Reproduce exactly the opening lines of the listing, stopping after the line that contains "RINGS, ROUND = 28, 160" and including it.

((

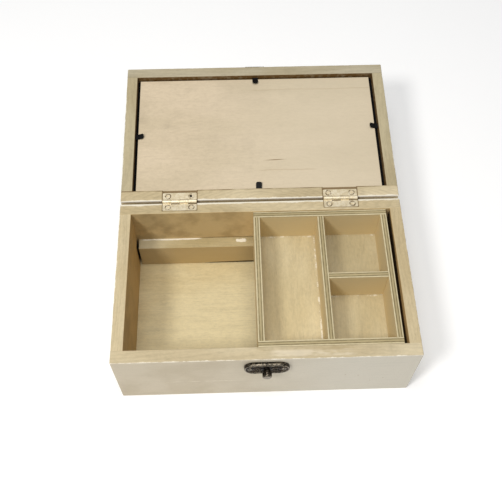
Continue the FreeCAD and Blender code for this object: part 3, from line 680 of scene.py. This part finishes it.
def dress_metal(catch_metal):
    # the first name that a node's own name starts with says what it is made of
    finishes = {"hinge_": brass(),
                "latch_knob": antique_bronze("knob_bronze", 6.0, 11.0, 0.3, 0.16),
                "latch_": catch_metal,
                "hasp_": antique_bronze("hasp_bronze", 3.0, 9.0, 0.3, 0.3, in_lid=True),
                "retainer_tab": black_enamel()}
    for node in nodes:
        for start, material in finishes.items():
            if node.startswith(start):
                dress(node, material)
                break


def dress_picture():
    dress("lid_backing_card", black_card())
    dress("picture_insert", insert_paper())
    dress("lid_glazing", glazing())


# ---- relief plate of the latch -----------------------------------------------------------------------
# The size is rounded, because the facets of the CAD plate's round ends fall 0.01 mm short of the arcs.
PLATE_LENGTH, PLATE_THICKNESS, PLATE_HEIGHT = (round(side, 1) for side in CATCH_HIGH - CATCH_LOW)
PLATE_MIDDLE_Z = (CATCH_LOW.z + CATCH_HIGH.z) / 2
FIELD_DROP = 1.0             # from the rim's top down to the sunk field
RIM_WIDTH = 1.3
BEAD_LINE = 2.5              # from the plate's outline to the row of beads
BEAD_PITCH = 1.5
SPIRAL_X = 6.4               # from the plate's middle to a spiral's eye
SPIRAL_REACH = 3.6
SPIRAL_PITCH = 1.7
LEAVES = ((9.6, 0.0, 2.6), (9.2, 0.75, 2.4), (9.2, -0.75, 2.4))      # (start, tilt, length) of each leaf
RINGS, ROUND = 28, 160       # the mesh's loops from the outline to the middle, and points in a loop


def ridge(distance, width):
    """A soft raised line: 1 on it, 0 beyond width."""
    return max(0.0, 1 - (distance / width) ** 2) ** 1.5


def scroll(x, z):
    """Two mirrored spirals with a leaf spray between them, as heights from 0 to 1."""
    x = abs(x)
    best = 0.0
    reach = math.hypot(x - SPIRAL_X, z)
    if reach < SPIRAL_REACH:
        turn = math.atan2(z, x - SPIRAL_X) / math.tau
        away = abs((reach / SPIRAL_PITCH - turn + 0.5) % 1 - 0.5) * SPIRAL_PITCH
        best = ridge(away, 0.55) * min(1.0, (SPIRAL_REACH + 0.3 - reach) / 0.6)
    for start, tilt, length in LEAVES:
        along = (x - start) * math.cos(tilt) + z * math.sin(tilt)
        side = abs(-(x - start) * math.sin(tilt) + z * math.cos(tilt))
        if 0 < along < length:
            best = max(best, ridge(side, 0.5) * math.sin(math.pi * along / length))
    return best


def relief_height(inset, x, z, beads):
    """How far the relief stands from the wood, inset millimetres inside the plate's outline: a rolled
    rim, a groove, a row of beads on a raised band, and scrollwork on a sunk field."""
    if inset < RIM_WIDTH:
        return PLATE_THICKNESS - 0.55 * (1 - ridge(inset - RIM_WIDTH / 2, 0.7))
    bead = ridge(math.hypot((beads % 1 - 0.5) * BEAD_PITCH, inset - BEAD_LINE), 0.8)
    rope = 0.55 * ridge(inset - BEAD_LINE, 0.9) + 0.4 * bead
    ground = 0.07 * math.sin(5.1 * x + 1.3) * math.sin(4.7 * z)
    return min(PLATE_THICKNESS, PLATE_THICKNESS - FIELD_DROP + max(rope, 0.8 * scroll(x, z)) + ground)


def plate_height(inset, x, z, beads):
    """The relief's height, levelled to the field round the two screws."""
    out = relief_height(inset, x, z, beads)
    if inset > 0:
        for screw_x in (-PLATE_SCREW_ASIDE, PLATE_SCREW_ASIDE):
            flat = ridge(max(0.0, math.hypot(x - screw_x, z) - PLATE_SCREW_SEAT), 0.6)
            out = out * (1 - flat) + (PLATE_THICKNESS - FIELD_DROP) * flat
    return out


def stadium_point(share, inset):
    """A point on the plate's outline moved inward by inset; share runs once round from 0 to 1."""
    radius = PLATE_HEIGHT / 2
    straight = PLATE_LENGTH / 2 - radius
    inner = radius - inset
    arc, side = math.pi * radius, 2 * straight
    run = share * 2 * (arc + side)
    for centre, start in ((straight, -math.pi / 2), (-straight, math.pi / 2)):
        if run <= arc:
            angle = start + run / radius
            return centre + inner * math.cos(angle), inner * math.sin(angle)
        run -= arc
        if run <= side:
            return centre - math.copysign(run, centre), math.copysign(inner, centre)
        run -= side
    return straight, -inner


def catch_plate(material):
    """A cast plate with rolled rim, bead row and scrollwork, standing on the box's front face."""
    bm = bmesh.new()
    radius = PLATE_HEIGHT / 2
    around = 2 * math.pi * radius + 4 * (PLATE_LENGTH / 2 - radius)
    loops = []
    for step in range(-1, RINGS + 1):
        inset = max(0.0, radius * step / RINGS)
        loop = []
        for number in range(ROUND):
            x, z = stadium_point(number / ROUND, inset)
            # the first loop lies on the wood, and the second stands over it at the rim
            out = 0.0 if step < 0 else plate_height(inset, x, z, around * number / ROUND / BEAD_PITCH)
            loop.append(bm.verts.new((x * MM, (-HALF_Y - out) * MM, (PLATE_MIDDLE_Z + z) * MM)))
        loops.append(loop)
    for outer, inner in zip(loops, loops[1:]):
        for number in range(ROUND):
            after = (number + 1) % ROUND
            bm.faces.new((outer[number], outer[after], inner[after], inner[number]))
    bm.faces.new(reversed(loops[0]))
    bmesh.ops.remove_doubles(bm, verts=bm.verts, dist=0.02 * MM)
    bmesh.ops.recalc_face_normals(bm, faces=bm.faces)
    mesh = bpy.data.meshes.new("catch_plate_relief")
    bm.to_mesh(mesh)
    bm.free()
    mesh.polygons.foreach_set("use_smooth", [True] * len(mesh.polygons))
    mesh.materials.append(material)
    piece = bpy.data.objects.new("catch_plate_relief", mesh)
    bpy.context.scene.collection.objects.link(piece)
    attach(piece, "base")
    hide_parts("latch_catch_plate")


# ---- floor, light and camera, in metres --------------------------------------------------------------
FLOOR_SIZE = 6.0
LIT_POINT = (0.0, 0.03, 0.05)
KEY_TINT = (1.0, 0.985, 0.96)
CAMERA_LENS = 53.3
CAMERA_PLACE = (-0.0197, -0.2719, 0.5791)
CAMERA_TURN = (0.5276, -0.0033, -0.0304)


def floor():
    s = Surface("studio_floor")
    mottle = s.noise(s.millimetres(), 0.004, 2.0)
    base = s.mix(mottle, (0.93, 0.93, 0.93, 1.0), (0.91, 0.91, 0.91, 1.0))
    s.finish(base, s.steps(mottle, 0.3, 0.7, 0.9, 0.85), Specular_IOR_Level=0.1,
             Emission_Color=(1.0, 1.0, 1.0, 1.0), Emission_Strength=0.15)
    bm = bmesh.new()
    bmesh.ops.create_grid(bm, x_segments=4, y_segments=4, size=FLOOR_SIZE)
    mesh = bpy.data.meshes.new("studio_floor")
    bm.to_mesh(mesh)
    bm.free()
    mesh.materials.append(s.material)
    plane = bpy.data.objects.new("studio_floor", mesh)
    bpy.context.scene.collection.objects.link(plane)


def area_light(name, place, size, power, tint=(1.0, 1.0, 1.0)):
    data = bpy.data.lights.new(name, "AREA")
    data.shape = "DISK"
    data.size = size
    data.energy = power
    data.color = tint
    light = bpy.data.objects.new(name, data)
    light.location = place
    light.rotation_euler = (Vector(LIT_POINT) - Vector(place)).to_track_quat("-Z", "Y").to_euler()
    bpy.context.scene.collection.objects.link(light)


def studio():
    world = bpy.data.worlds.new("studio")
    world.use_nodes = True
    background = world.node_tree.nodes["Background"]
    background.inputs["Color"].default_value = (1.0, 1.0, 1.0, 1.0)
    background.inputs["Strength"].default_value = 0.26
    bpy.context.scene.world = world
    area_light("key", (-0.62, -0.6, 1.25), 0.3, 9.6, KEY_TINT)
    area_light("ceiling", (-0.05, -0.1, 1.4), 0.8, 9.5)
    bpy.context.scene.view_settings.view_transform = "Standard"


def camera():
    data = bpy.data.cameras.new("camera")
    data.sensor_width = 36.0
    data.lens = CAMERA_LENS
    data.clip_start = 0.01
    seen_from = bpy.data.objects.new("camera", data)
    seen_from.location = CAMERA_PLACE
    seen_from.rotation_euler = Euler(CAMERA_TURN, "XYZ")
    bpy.context.scene.collection.objects.link(seen_from)
    bpy.context.scene.camera = seen_from


camera()
studio()
floor()
dress_base()
dress_tray()
dress_lid()
catch_bronze = antique_bronze("catch_bronze", 2.3, 3.2, 0.75, 0.3)
dress_metal(catch_bronze)
dress_picture()
catch_plate(catch_bronze)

))

REPLY TO THE TASK:
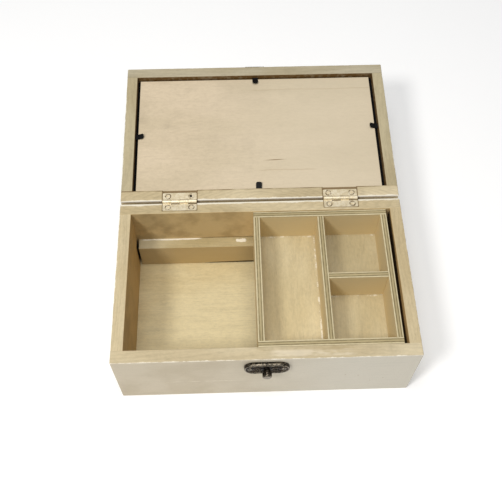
Continue the FreeCAD and Blender code for this object: part 3, from line 680 of scene.py. This part finishes it.
def dress_metal(catch_metal):
    # the first name that a node's own name starts with says what it is made of
    finishes = {"hinge_": brass(),
                "latch_knob": antique_bronze("knob_bronze", 6.0, 11.0, 0.3, 0.16),
                "latch_": catch_metal,
                "hasp_": antique_bronze("hasp_bronze", 3.0, 9.0, 0.3, 0.3, in_lid=True),
                "retainer_tab": black_enamel()}
    for node in nodes:
        for start, material in finishes.items():
            if node.startswith(start):
                dress(node, material)
                break


def dress_picture():
    dress("lid_backing_card", black_card())
    dress("picture_insert", insert_paper())
    dress("lid_glazing", glazing())


# ---- relief plate of the latch -----------------------------------------------------------------------
# The size is rounded, because the facets of the CAD plate's round ends fall 0.01 mm short of the arcs.
PLATE_LENGTH, PLATE_THICKNESS, PLATE_HEIGHT = (round(side, 1) for side in CATCH_HIGH - CATCH_LOW)
PLATE_MIDDLE_Z = (CATCH_LOW.z + CATCH_HIGH.z) / 2
FIELD_DROP = 1.0             # from the rim's top down to the sunk field
RIM_WIDTH = 1.3
BEAD_LINE = 2.5              # from the plate's outline to the row of beads
BEAD_PITCH = 1.5
SPIRAL_X = 6.4               # from the plate's middle to a spiral's eye
SPIRAL_REACH = 3.6
SPIRAL_PITCH = 1.7
LEAVES = ((9.6, 0.0, 2.6), (9.2, 0.75, 2.4), (9.2, -0.75, 2.4))      # (start, tilt, length) of each leaf
RINGS, ROUND = 28, 160       # the mesh's loops from the outline to the middle, and points in a loop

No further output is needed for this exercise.